I’ve never been a fan of Uma Thurman and it’s not like I never gave her a chance.
I saw her in her debut film Dangerous Liasons and thought she was odd looking and an uninspired performer. That train of thought never changed until I saw someone actually use her to her full potential in Kill Bill Vol. 1 and yes, that includes her appearance in Pulp Fiction. Quentin Tarantino obviously saw more than I with his 1994 film but it wasn’t until he put her front and center that the light clicked on. She was ferocious in the Kill Bill films but it was the second one where she displayed a gift for spinning Tarantino’s unique dialogue on her tongue.
Then Ben Younger cast her in Prime and I realized how luminous she could also be.
It’s amazing how someone can be a performer for any number of years but until the right person comes along who understands how to get the best out of that performer, they may as well be little more than window dressing. Younger knows exactly how to shoot and light Thurman to give her a radiance I’ve never seen on her before. She plays Rafi, a recently divorced thirty-something who confesses every week to her shrink, played by Meryl Streep in full Jewish Mom Mode™. Rafi complains about men, works to get the kinks out of her life, all while Streep looks on and offers suggestions.
Those suggestions wind up inadvertently leading Rafi into the arms of a younger man (by north of 10 years) who turns out to be Streep’s son which, of course, leads to far more awkward conversations. Cliché? Absolutely. But this is a film where the performances are the key and the main ones work wonders.
Streep is hilarious as the imperious mother whose suggestions on healing probably came from her mother instead of from Freud. She and Thurman have a wonderful dynamic and watching how awkward Streep gets when she realizes Rafi is talking about her son’s privates is a case study in comic acting. The lead actor does what he was paid for but this is far more Thurman and Streep’s show than his, and both women are stellar.

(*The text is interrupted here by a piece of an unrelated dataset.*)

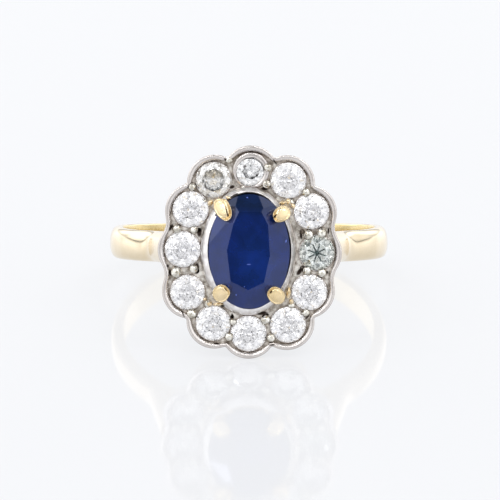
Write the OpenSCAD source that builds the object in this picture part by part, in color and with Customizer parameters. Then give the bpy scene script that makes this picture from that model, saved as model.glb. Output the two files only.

The ending attempts to be a natural one instead of the feel-good ending it would have had were it produced in Hollywood, but I think the good ending would have felt more earned. Both Rafi and the lead actor go through a number of life altering changes through the film and it builds to an ending that never materializes which is a shame. Other than that, I’d recommend Prime as a pretty good romantic comedy that could have been better had it stuck the landing.